第6章
●仏となる
授記品
【じゅきほん】
摩訶迦葉(まかかしょう)・須菩提(しゅぼだい)・迦旃延(かせんねん)・目連(もくれん)の4人の弟子たちにも、いよいよその時がやってきました。
「開三顕一」の教えの内容を、お釈迦さまが譬喩を用いて説かれ〈第3章譬喩品〉、それを聞いたお弟子が自らの理解を述べ〈第4章信解品〉、そしてお釈迦さまがそれを認め、さらにその内容を補われました〈第5章薬草喩品〉。そして、成仏の保証である「授記」がなされていく、この授記段(じゅきだん)が、第6章授記品(じゅきほん)です。
みなが仏となることを、譬え話によって説かれてきた、お釈迦さまの一連の説法が、ここで一つのゴールを迎えることとなります。
“仏となる”という予言
まず、摩訶迦葉に対して、未来世において「光明(こうみょう)如来」となるという授記がなされます。そしてさらに、須菩提は「名相(みょうそう)如来」、迦旃延は「閻浮那提金光(えんぶなだいこんこう)如来」、目連は「多摩羅跋栴檀香(たまらばせんだんこう)如来」となることが明らかにされます。それぞれ4人のお弟子たちに、こういう仏となるという、仏としての名が与えられるとともに、その時代の名称、その世界の名、仏の浄土の相(すがた)、寿命なども詳細に説かれていきます。
最初に授記がなされた迦葉の世界は「光徳(こうとく)」、その時代は「大荘厳(だいしょうごん)」といわれ、須菩提の時代は「有宝(うほう)」、世界は「宝生(ほうしょう)」と名づけられています。仏さまの住む世界は、浄らかな光に包まれ、きらびやかに荘厳された、まさに「浄土」であることが示されているのです。
貧しき国から宝の山へ
ここで授記を受けた摩訶迦葉ら4人は、非常に優れたお釈迦さまのお弟子でしたが、お釈迦さまが教えを説かれてから、法華経に至るまでの40余年の間、永久に仏となることができない者〈「永不成仏(ようふじょうぶつ)」〉とされてきました。
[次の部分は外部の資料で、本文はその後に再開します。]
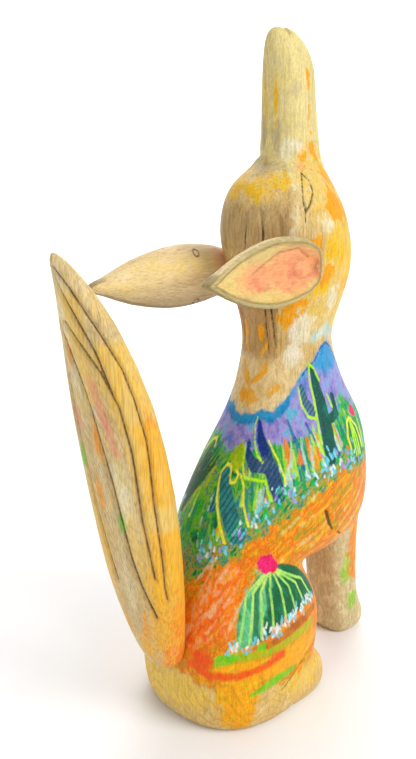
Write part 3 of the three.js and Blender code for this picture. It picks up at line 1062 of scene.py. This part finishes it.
def tail_material():
    sh = Shader("washed_tail")
    colour, fibres = wood_colour(sh, 2, "cdb07c dcc48e e8d4a4 dccaa8")
    shared = {"edge": sh.noise((1, 1, 0.35), 0.35, 3, 0.6, 0.5),
              "patch": sh.noise((1, 1, 0.25), 0.2, 3, 0.6, 0.5)}
    wash = sh.step(shared["patch"], 0.5, 0.62)
    colour = sh.stain(colour, wash, 0.35, "efc65a")
    rings = growth_rings(sh, (46, 50, 0), 1.9)
    colour = sh.stain(colour, rings, 0.22, "8a6a44")
    for layer in TAIL_PAINT:
        colour = brushed_layer(sh, colour, layer, shared)
    streak = sh.noise((1, 1, 0.05), 1.3, 3, 0.6)
    colour = sh.streaked(colour, 0.36, streak, 0.34, "8f7a5c", 0.58)
    roughness = sh.plus(sh.times(streak, 0.25), 0.36)
    height = sh.plus(sh.times(streak, 0.7), sh.times(fibres, 0.4))
    return sh.finish(colour, roughness, height, 0.0004)


# ------ ears

# For each ear: which side, where its root is, and how many degrees its tip rises.
EAR_ROOTS = {"left": (1, (34, -30.3, 249), -2), "right": (-1, (-34, -30.3, 257), 0)}
EAR_SPLAY = math.radians(7)


def ear_out(side):
    """Direction that the hollow face of the ear looks in."""
    sign = EAR_ROOTS[side][0]
    return np.array([sign * math.cos(EAR_SPLAY), -math.sin(EAR_SPLAY), 0])


def ear_chart(points, side):
    """Distance from the root along the ear, and height across it."""
    sign, root, rise = EAR_ROOTS[side]
    along = np.array([sign * math.sin(EAR_SPLAY), math.cos(EAR_SPLAY), math.sin(math.radians(rise))])
    offset = points - np.array(root)
    run = offset @ along
    return run, offset[:, 2] - along[2] * run


def ear_outline(run, up):
    """Middle line and half height of the ear at each distance from its root."""
    width, count = 3, 34
    bins = np.clip((run / width).astype(int), 0, count - 1)
    top = np.full(count, -99.0)
    low = np.full(count, 99.0)
    np.maximum.at(top, bins, up)
    np.minimum.at(low, bins, up)
    used = top > -99
    places = (np.arange(count) + 0.5) * width
    top = np.interp(run, places[used], top[used])
    low = np.interp(run, places[used], low[used])
    return (top + low) / 2, (top - low) / 2


def ear_shapes(points, normals, side):
    """Carved and painted shapes on an ear: name -> millimetres inside."""
    run, up = ear_chart(points, side)
    middle, half = ear_outline(run, up)
    up = up - middle
    c = (run, up)
    facing = normals @ ear_out(side)
    on_front = np.where(facing > 0.35, 9.0, -11.0)
    on_back = np.where(facing > 0.35, -13.0, 7.0)
    from_edge = half - np.abs(up)
    hollow = within(within(from_edge, run - 1, 96 - run) - 2.6, on_front)
    knots = together(bead(c, (31, 13), 1.8), bead(c, (31, -15), 1.8))
    return {
        "hollow": hollow,
        # Painted shade: a dark line round the edge of the hollow.
        "hollow_edge_shade": within(0.6 - np.abs(hollow - 0.3), on_front),
        "rim": within(2.0 - hollow, from_edge + 5, on_front),
        "salmon": within(painted(c, ovals=[(24, 0, 24, 11), (52, -1, 18, 7)]), hollow),
        "gold": within(painted(c, ovals=[(76, 0, 16, 8), (34, -11, 24, 4)]), hollow),
        # The fold's dark line is painted shadow under the hollow's upper lip.
        "fold": within(painted(c, [even(0.5, (10, 5), (20, 10), (36, 9.5), (48, 5), (58, 1))]), on_front),
        "back_ridge": within(painted(c, [even(1, (12, -2), (60, -1), (92, 0))]), on_back),
        "back_gold": within(painted(c, ovals=[(48, 7, 30, 6), (76, 0, 16, 4)]), on_back),
        "back_blush": within(oval(c, 13, 4, 6, 12), on_back),
        "knot": within(0.5 - np.abs(knots), on_back),
        # Painted shade on the lower part of the ear's back.
        "under": within(-9 - up, on_back),
        # Painted shade on the lower side wall of the ear's thickness.
        "shaded_side_wall": within(12 * (0.62 - np.abs(facing)), 4 - up, run - 22),
    }


def build_ear(side):
    """Hollows the ear's face, cuts its fold and raises the ridge along its back."""
    obj = remeshed_copy(side + "_ear", side + "_ear_carved", EAR_VOXEL)
    off_axis = socket_distances(points_of(obj), side + "_ear")[1]
    weight = np.where(off_axis < 5, 0.0, 1.0)
    points = smoothed(obj, 8, weight)
    normals = normals_of(obj)
    shapes = ear_shapes(points, normals, side)
    move = groove(shapes["fold"], 1.8, 0.7)
    move -= 1.5 * np.clip(shapes["hollow"] / 2.2, 0, 1)
    move -= groove(shapes["back_ridge"], 6, 1.1)
    points += normals * (move * weight)[:, None]
    set_points(obj, points)
    dress(obj, shapes, bpy.data.materials.get("washed_ear") or ear_material())
    return obj


# Paint layers on the ears from the bottom up, as in BODY_PAINT.
EAR_PAINT = [
    # Painted shade on the lower part of the ear's back.
    ("under", "a98a64 b59870", 5, 6, 0.6),
    ("back_gold", "eed078 ead090", 4, 8, 0.7),
    ("back_blush", "ee9a72 e8b088", 4, 6, 0.65),
    ("rim", "b8aa78 a09458 c8b888", 1.0, 3, 0.75),
    # Painted shade on the lower side wall of the ear's thickness.
    ("shaded_side_wall", "7c683c 94804e 6c5a34", 1.2, 3, 0.75),
    ("hollow", "d2b46c e0c874 c4a468", 1.0, 3, 0.85),
    ("gold", "e4c470 e6cc80 e0bc60", 2, 8, 0.7),
    ("salmon", "f0905c f2a070 ec7c5c", 2.5, 9, 0.82),
    # Painted shade round the edge of the hollow.
    ("hollow_edge_shade", "6a5230 8a7240", 0.5, 1.4, 0.65),
    ("knot", "5a3f26", 0.4, 0.6, 0.8),
    # Painted shadow along the fold, under the hollow's upper lip.
    ("fold", "7a5a34", 0.5, 1.2, 0.5),
]


def ear_material():
    sh = Shader("washed_ear")
    colour, fibres = wood_colour(sh, 1, "d2b484 e2ca9c ecdab0 dcc8a8")
    shared = {"edge": sh.noise((1, 0.5, 1), 0.4, 3, 0.6, 0.5),
              "patch": sh.noise((1, 0.4, 1), 0.22, 3, 0.6, 0.5)}
    for layer in EAR_PAINT:
        colour = brushed_layer(sh, colour, layer, shared)
    streak = sh.noise((1, 0.08, 1), 1.5, 3, 0.6)
    colour = sh.streaked(colour, 0.25, streak, 0.32, "8a7a60", 0.6)
    roughness = sh.plus(sh.times(streak, 0.25), 0.38)
    height = sh.plus(sh.times(streak, 0.7), sh.times(fibres, 0.4))
    return sh.finish(colour, roughness, height, 0.0004)


# ------ dowels

def dowel_stations(length):
    """(distance along, radius) of the dowel's rings, with a chamfer at both ends."""
    chamfer = 0.8
    end_radius = PEG_RADIUS - chamfer
    return [(0, end_radius), (chamfer, PEG_RADIUS), (2 * chamfer, PEG_RADIUS),
            (length - 2 * chamfer, PEG_RADIUS), (length - chamfer, PEG_RADIUS), (length, end_radius)]


def build_peg(name):
    """A fluted dowel with chamfered ends."""
    start, way = SOCKETS[name]
    length = PEG_LENGTHS[name]
    count = 64
    flute_depth = 0.25
    stations = dowel_stations(length)
    turn = Vector((0, 0, 1)).rotation_difference(Vector(way).normalized())
    vertices, faces = [], []
    for i, (height, radius) in enumerate(stations):
        fluted = i in (2, 3)
        for j in range(count):
            angle = 2 * math.pi * j / count
            r = radius - (flute_depth if fluted and j % 4 == 0 else 0)
            point = Vector((r * math.cos(angle), r * math.sin(angle), height))
            vertices.append(tuple((turn @ point + Vector(start)) * MM))
    for i in range(len(stations) - 1):
        for j in range(count):
            k = (j + 1) % count
            faces.append((i * count + j, i * count + k, (i + 1) * count + k, (i + 1) * count + j))
    faces.append(tuple(reversed(range(count))))
    faces.append(tuple(range(len(vertices) - count, len(vertices))))
    mesh = bpy.data.meshes.new(name + "_dowel")
    mesh.from_pydata(vertices, [], faces)
    obj = new_object(name + "_dowel", mesh)
    mesh.materials.append(bpy.data.materials.get("dowel_wood") or dowel_material())
    return obj


def dowel_material():
    sh = Shader("dowel_wood")
    colour, fibres = wood_colour(sh, 1, "b58a54 c79c64 d4ae78 cdb088")
    return sh.finish(colour, sh.plus(sh.times(fibres, 0.2), 0.5), fibres, 0.0002)


# ------ the pieces together

def build_body():
    """The carved and painted body."""
    obj = remeshed_copy("body", "body_carved", BODY_VOXEL)
    points = carve_body(obj)
    dress(obj, body_layers(points), body_material())
    return obj


def place(obj, node, body):
    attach(obj, body)
    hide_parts(node)


def build_figure():
    place(build_body(), "body", "figure_body")
    place(build_tail(), "tail", "tail_unit")
    place(build_peg("tail"), "tail_peg", "tail_unit")
    for side in ("left", "right"):
        unit = side + "_ear_unit"
        place(build_ear(side), side + "_ear", unit)
        place(build_peg(side + "_ear"), side + "_ear_peg", unit)


# ------ studio

def build_floor():
    """Pale floor that sweeps up behind the figure, on the far side from the camera."""
    away = Vector((-math.sin(AZIMUTH), math.cos(AZIMUTH), 0))
    side = Vector((-away.y, away.x, 0))
    edge, bend = 1.2, 0.8
    profile = [(-3.0, 0.0), (edge, 0.0)]
    for angle in np.linspace(0.15, math.pi / 2, 14):
        profile.append((edge + bend * math.sin(angle), bend - bend * math.cos(angle)))
    profile.append((edge + bend, 3.5))
    vertices = [away * run + side * s + Vector((0, 0, rise)) for run, rise in profile for s in (-5, 5)]
    faces = [(2 * i, 2 * i + 1, 2 * i + 3, 2 * i + 2) for i in range(len(profile) - 1)]
    mesh = bpy.data.meshes.new("floor")
    mesh.from_pydata([tuple(v) for v in vertices], [], faces)
    floor = new_object("floor", mesh)
    material = bpy.data.materials.new("pale_floor")
    material.use_nodes = True
    surface = material.node_tree.nodes["Principled BSDF"]
    surface.inputs["Base Color"].default_value = (0.9, 0.9, 0.9, 1)
    surface.inputs["Roughness"].default_value = 0.9
    dress(floor, {}, material)


def area_light(name, where, aim, size, power, colour=(1, 1, 1)):
    data = bpy.data.lights.new(name, "AREA")
    data.size = size
    data.energy = power
    data.color = colour
    lamp = new_object(name, data)
    lamp.location = where
    lamp.rotation_euler = (Vector(aim) - Vector(where)).to_track_quat("-Z", "Y").to_euler()


def build_lights():
    back = Vector((math.sin(AZIMUTH), -math.cos(AZIMUTH), 0))
    right = Vector((math.cos(AZIMUTH), math.sin(AZIMUTH), 0))
    aim = (0, 0, 0.19)
    area_light("key", back * 0.7 + right * 1.1 + Vector((0, 0, 1.1)), aim, 0.9, 17)
    area_light("fill", back * 1.3 - right * 0.9 + Vector((0, 0, 0.7)), aim, 1.2, 5.5)
    area_light("top", Vector((0, 0, 1.9)), aim, 1.4, 5.5)
    area_light("backdrop", -back * 1.1 + Vector((0, 0, 2.0)), -back * 2.6 + Vector((0, 0, 0.9)), 1.2, 45)
    area_light("front", -back * 0.9 + right * 0.4 + Vector((0, 0, 0.9)), aim, 1.0, 2)
    world = bpy.data.worlds.new("studio")
    world.use_nodes = True
    world.node_tree.nodes["Background"].inputs["Color"].default_value = (1, 1, 1, 1)
    world.node_tree.nodes["Background"].inputs["Strength"].default_value = 0.42
    bpy.context.scene.world = world


def build_camera():
    back = Vector((math.sin(AZIMUTH) * math.cos(ELEVATION), -math.cos(AZIMUTH) * math.cos(ELEVATION),
                   math.sin(ELEVATION)))
    target = Vector(CAMERA["target"]) * MM
    data = bpy.data.cameras.new("photo_camera")
    data.lens = CAMERA["lens"]
    data.clip_start = 0.01
    camera = new_object("photo_camera", data)
    camera.location = target + back * CAMERA["distance"] * MM
    camera.rotation_euler = (-back).to_track_quat("-Z", "Y").to_euler()
    bpy.context.scene.camera = camera


build_figure()
build_floor()
build_lights()
build_camera()
bpy.context.scene.view_settings.view_transform = "Standard"
bpy.context.scene.view_settings.look = "None"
それが、法華経の良薬をなめ、はじめて仏となる道が開かれたのでした。
法華経は、すべてのものを救う教えであり、最も救われがたいとされてきた仏弟子・二乗の成仏は、法華経の円満なる教えを象徴し、すべてのものの成仏を保証する意味をもつものともなります。
日蓮聖人は、法華経が説かれる以前の教え〈「爾前(にぜん)経」〉と法華経の教えを対比して、爾前経は貧しき国、餓鬼のように飢えた人、法華経は宝の山であり、豊かな者であると示され、それは、この授記品に、「飢えたる国より来(きたつ)て忽(たちま)ちに大王の膳(ぜん)に値(あ)えるがごとし」とある通りだ、と説かれています*1。
この授記品の言葉は、目連、須菩提等のお弟子が自らの心情を吐露したものでありますが、法華経における授記がいかにありがたいものであるかが、ここに強調されているのです。
仏となることの大切さ
この授記品の一節
「如以甘露灑(にょいかんろしゃ) 除熱得清凉(じょねっとくしょうりょう)
如従飢国来(にょじゅうけこくらい) 忽遇大王膳(こつぐだいおうぜん)」
は、お施餓鬼の際にも読まれる大切な言葉であり、ここで授記を受けた目連尊者のお名前は聞いたことがある方も多いのではないでしょうか。
お盆の行事は、この目連尊者が、餓鬼の世界におちて苦しんでいる母を救ったことからおきたものであります。ただ、「神通第一(じんずうだいいち)」と称され、不思議な神通力を使うことを得意としてきた目連尊者であっても、この自分の力では、いくら母を救おうと努力してもそれが叶いませんでした。
では、どうして救うことができなかったのでしょうか。
日蓮聖人は、このように説かれています。
「自身仏にならずしては父母をだにもすくいがたし。いわうや他人をや。しかるに目連尊者と申す人は法華経と申す経にて…南無妙法蓮華経と申せしかば、やがて仏になりて名号をば多摩羅跋栴檀香仏と申す。この時こそ父母も仏になり給へ。…目連が色心は父母の遺体なり。目連が色心仏になりしかば、父母の身もまた仏になりぬ。」〈『盂蘭盆御書』*2〉
自分自身が仏とならないうちは、自分を生んでくれた父母さえも救うことができない。法華経の教え、お題目の教えによって、まず自分が仏となって、はじめて父母を救うことができるのであると、何よりもまず先に自分が仏となることの重要性が示されているのです。
この第6章授記品で授記を受けた仏弟子も、自分が仏となって、ここから、本当の仏としての働き、振る舞いがスタートしていくこととなるのです。